> STATED TASK
Pull each line holding the word "origin" from the data.

> INFORMATION PROVIDED
_ _ _ _ _

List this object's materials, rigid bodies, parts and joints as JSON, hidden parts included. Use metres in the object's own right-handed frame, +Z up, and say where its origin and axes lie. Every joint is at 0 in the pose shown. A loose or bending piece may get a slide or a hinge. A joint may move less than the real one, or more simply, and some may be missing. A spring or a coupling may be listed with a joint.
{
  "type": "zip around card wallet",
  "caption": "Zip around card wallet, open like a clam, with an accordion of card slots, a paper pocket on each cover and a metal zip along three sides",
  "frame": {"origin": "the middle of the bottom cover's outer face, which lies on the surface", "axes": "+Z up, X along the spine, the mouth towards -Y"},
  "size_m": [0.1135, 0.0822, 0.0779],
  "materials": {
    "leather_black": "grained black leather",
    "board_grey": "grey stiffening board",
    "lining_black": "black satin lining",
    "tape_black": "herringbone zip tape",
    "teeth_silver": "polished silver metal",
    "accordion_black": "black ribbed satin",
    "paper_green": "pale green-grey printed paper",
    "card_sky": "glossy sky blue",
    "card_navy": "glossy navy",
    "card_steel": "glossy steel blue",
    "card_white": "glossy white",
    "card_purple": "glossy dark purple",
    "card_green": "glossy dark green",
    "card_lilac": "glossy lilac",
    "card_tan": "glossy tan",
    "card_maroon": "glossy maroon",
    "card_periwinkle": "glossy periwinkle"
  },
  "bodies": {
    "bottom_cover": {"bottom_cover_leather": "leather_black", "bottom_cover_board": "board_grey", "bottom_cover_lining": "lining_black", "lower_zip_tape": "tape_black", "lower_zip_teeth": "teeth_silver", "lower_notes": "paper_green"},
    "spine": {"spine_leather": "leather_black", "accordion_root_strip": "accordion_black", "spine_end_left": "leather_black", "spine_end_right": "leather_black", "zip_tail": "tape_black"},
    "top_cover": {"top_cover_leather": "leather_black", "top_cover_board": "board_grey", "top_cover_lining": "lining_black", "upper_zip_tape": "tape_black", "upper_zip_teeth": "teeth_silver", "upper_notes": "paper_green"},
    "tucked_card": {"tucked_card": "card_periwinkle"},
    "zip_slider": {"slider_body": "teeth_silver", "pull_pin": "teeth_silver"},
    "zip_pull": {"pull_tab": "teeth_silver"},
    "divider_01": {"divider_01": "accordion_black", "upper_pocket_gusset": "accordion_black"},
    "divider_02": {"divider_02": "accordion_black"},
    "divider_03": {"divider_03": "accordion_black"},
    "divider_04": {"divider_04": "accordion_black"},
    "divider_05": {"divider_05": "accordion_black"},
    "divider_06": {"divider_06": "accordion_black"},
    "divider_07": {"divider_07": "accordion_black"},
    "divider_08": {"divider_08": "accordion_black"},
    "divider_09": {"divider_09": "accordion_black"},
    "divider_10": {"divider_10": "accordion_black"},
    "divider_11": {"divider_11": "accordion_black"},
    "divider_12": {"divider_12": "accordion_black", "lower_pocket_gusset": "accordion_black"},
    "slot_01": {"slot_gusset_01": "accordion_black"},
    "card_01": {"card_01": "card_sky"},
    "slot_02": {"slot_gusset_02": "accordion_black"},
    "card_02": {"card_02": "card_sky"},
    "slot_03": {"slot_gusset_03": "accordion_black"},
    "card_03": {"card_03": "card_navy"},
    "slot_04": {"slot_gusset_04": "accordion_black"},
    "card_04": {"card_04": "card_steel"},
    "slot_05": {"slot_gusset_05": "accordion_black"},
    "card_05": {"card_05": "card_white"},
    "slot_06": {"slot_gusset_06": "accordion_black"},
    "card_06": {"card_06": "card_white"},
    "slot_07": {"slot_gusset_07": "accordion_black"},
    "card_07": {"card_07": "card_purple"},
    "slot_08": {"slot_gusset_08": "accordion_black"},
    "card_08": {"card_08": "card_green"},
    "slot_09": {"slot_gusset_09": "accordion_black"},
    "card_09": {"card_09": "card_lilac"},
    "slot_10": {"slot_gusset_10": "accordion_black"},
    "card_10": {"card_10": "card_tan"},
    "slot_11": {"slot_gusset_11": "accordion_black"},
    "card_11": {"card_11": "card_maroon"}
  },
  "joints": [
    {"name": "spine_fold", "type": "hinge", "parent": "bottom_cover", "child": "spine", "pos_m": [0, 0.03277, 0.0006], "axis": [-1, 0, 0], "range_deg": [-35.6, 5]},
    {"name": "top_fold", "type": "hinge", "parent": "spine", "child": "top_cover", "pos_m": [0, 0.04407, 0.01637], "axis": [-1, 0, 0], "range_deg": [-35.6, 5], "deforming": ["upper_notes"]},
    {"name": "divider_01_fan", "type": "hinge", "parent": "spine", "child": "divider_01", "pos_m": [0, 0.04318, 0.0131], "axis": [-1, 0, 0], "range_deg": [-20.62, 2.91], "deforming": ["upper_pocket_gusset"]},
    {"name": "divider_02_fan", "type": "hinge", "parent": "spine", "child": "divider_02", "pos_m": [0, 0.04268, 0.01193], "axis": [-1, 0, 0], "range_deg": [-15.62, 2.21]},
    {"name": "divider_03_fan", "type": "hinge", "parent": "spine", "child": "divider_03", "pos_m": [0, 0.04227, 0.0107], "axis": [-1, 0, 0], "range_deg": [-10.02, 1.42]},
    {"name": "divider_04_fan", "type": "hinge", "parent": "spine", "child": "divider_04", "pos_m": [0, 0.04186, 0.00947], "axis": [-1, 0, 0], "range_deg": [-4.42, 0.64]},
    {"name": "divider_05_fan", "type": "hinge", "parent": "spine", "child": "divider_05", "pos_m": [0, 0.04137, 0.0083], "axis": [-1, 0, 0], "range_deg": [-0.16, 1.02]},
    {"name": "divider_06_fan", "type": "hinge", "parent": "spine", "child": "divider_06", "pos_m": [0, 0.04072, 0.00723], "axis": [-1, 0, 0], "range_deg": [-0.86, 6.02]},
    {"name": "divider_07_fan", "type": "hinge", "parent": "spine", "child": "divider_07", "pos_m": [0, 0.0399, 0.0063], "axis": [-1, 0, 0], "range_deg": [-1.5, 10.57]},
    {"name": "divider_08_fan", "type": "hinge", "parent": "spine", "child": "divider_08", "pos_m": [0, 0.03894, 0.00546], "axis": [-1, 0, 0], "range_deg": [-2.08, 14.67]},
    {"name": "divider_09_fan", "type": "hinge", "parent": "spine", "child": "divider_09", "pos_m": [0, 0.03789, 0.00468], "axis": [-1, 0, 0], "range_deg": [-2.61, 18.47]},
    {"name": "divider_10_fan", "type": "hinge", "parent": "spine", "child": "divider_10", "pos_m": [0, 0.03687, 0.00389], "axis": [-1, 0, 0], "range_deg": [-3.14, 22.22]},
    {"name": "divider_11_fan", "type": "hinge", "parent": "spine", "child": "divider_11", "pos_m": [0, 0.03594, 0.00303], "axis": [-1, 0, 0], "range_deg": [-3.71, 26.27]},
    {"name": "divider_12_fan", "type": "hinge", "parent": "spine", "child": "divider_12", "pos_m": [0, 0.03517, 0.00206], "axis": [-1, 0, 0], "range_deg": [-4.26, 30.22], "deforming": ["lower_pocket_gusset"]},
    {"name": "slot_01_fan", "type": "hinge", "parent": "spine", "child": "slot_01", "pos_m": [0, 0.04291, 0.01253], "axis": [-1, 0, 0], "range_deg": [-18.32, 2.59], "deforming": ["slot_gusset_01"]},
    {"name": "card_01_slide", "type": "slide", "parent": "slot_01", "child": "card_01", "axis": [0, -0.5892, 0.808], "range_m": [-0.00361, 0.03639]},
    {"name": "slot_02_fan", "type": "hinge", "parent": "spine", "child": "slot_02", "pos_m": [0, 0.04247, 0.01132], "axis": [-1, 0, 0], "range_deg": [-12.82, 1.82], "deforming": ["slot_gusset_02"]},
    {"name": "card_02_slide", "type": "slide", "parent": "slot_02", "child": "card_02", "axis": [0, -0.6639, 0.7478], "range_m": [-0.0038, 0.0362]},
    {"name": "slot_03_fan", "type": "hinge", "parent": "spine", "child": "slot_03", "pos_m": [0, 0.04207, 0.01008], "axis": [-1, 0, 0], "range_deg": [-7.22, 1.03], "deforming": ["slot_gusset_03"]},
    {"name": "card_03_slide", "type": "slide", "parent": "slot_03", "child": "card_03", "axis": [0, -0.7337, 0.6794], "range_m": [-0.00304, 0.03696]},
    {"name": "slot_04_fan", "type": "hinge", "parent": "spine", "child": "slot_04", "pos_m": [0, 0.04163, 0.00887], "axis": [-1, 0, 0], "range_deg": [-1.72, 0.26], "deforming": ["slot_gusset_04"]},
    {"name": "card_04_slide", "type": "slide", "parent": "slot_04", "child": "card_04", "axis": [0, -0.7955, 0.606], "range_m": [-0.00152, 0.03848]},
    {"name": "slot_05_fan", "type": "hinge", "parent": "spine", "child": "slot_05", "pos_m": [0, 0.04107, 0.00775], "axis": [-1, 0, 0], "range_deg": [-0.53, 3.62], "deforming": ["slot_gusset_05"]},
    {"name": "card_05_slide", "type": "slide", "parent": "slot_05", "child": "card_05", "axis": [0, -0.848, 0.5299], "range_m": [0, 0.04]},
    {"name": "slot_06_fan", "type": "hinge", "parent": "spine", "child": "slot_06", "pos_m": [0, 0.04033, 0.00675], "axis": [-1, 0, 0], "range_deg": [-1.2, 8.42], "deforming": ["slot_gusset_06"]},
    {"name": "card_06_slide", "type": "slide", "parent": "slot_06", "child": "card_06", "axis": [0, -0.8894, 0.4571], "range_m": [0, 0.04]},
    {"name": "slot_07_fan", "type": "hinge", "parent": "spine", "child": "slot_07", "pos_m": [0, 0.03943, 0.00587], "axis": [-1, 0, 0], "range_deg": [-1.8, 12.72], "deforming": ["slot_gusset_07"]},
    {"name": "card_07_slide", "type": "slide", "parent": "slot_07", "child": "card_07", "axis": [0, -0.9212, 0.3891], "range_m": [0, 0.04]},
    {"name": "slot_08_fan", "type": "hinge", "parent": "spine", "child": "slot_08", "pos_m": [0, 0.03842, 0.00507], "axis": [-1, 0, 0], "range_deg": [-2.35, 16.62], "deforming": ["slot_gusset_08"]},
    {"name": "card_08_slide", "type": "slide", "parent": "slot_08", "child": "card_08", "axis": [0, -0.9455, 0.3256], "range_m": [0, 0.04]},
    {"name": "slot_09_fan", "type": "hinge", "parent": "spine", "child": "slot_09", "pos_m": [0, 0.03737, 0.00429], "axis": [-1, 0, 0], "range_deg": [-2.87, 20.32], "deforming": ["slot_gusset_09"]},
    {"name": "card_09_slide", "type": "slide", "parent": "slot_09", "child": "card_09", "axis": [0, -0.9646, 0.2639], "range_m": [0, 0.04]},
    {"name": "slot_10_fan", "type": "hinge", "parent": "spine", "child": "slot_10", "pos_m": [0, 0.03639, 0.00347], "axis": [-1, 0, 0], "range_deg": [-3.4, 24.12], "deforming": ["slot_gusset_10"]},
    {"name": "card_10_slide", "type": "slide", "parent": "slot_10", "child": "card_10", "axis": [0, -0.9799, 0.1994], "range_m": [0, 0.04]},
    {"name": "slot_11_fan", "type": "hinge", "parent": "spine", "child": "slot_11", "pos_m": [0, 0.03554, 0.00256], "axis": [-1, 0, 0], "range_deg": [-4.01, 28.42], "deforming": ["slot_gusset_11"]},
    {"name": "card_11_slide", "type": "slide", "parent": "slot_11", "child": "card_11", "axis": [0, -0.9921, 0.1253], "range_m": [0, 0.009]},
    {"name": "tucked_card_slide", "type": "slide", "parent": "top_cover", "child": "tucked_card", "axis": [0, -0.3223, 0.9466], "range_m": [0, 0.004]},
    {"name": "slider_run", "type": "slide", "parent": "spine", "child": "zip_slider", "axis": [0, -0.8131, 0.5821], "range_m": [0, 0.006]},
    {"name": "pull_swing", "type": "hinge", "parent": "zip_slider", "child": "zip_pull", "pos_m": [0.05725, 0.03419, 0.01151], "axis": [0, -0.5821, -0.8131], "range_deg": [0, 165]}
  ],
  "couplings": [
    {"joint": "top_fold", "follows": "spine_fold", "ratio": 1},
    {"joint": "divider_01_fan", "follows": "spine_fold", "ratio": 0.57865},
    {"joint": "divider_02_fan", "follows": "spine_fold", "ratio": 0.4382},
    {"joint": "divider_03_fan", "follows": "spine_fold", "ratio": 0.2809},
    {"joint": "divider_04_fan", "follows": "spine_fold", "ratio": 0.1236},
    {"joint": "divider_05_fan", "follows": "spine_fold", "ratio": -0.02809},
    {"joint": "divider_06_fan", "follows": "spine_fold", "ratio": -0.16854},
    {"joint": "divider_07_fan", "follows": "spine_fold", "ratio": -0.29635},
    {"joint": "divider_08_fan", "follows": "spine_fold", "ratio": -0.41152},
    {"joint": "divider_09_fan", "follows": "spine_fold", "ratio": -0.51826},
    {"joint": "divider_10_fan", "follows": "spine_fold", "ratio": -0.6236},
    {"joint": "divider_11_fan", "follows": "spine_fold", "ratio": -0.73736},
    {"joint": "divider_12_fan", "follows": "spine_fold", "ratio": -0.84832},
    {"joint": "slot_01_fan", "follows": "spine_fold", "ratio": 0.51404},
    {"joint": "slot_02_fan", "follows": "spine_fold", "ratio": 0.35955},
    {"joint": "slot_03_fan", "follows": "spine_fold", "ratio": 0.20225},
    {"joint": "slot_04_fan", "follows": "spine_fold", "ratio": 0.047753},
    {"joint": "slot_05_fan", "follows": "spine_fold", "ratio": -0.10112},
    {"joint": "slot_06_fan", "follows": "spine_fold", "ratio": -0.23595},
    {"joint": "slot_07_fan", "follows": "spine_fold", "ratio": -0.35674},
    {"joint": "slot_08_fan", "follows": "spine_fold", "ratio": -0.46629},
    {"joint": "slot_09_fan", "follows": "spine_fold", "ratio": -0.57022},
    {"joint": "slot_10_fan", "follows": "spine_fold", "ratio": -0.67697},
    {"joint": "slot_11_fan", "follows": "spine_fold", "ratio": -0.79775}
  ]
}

_ _ _ _ _

> EXERCISE SOLUTION
List this object's materials, rigid bodies, parts and joints as JSON, hidden parts included. Use metres in the object's own right-handed frame, +Z up, and say where its origin and axes lie. Every joint is at 0 in the pose shown. A loose or bending piece may get a slide or a hinge. A joint may move less than the real one, or more simply, and some may be missing. A spring or a coupling may be listed with a joint.
  "frame": {"origin": "the middle of the bottom cover's outer face, which lies on the surface", "axes": "+Z up, X along the spine, the mouth towards -Y"},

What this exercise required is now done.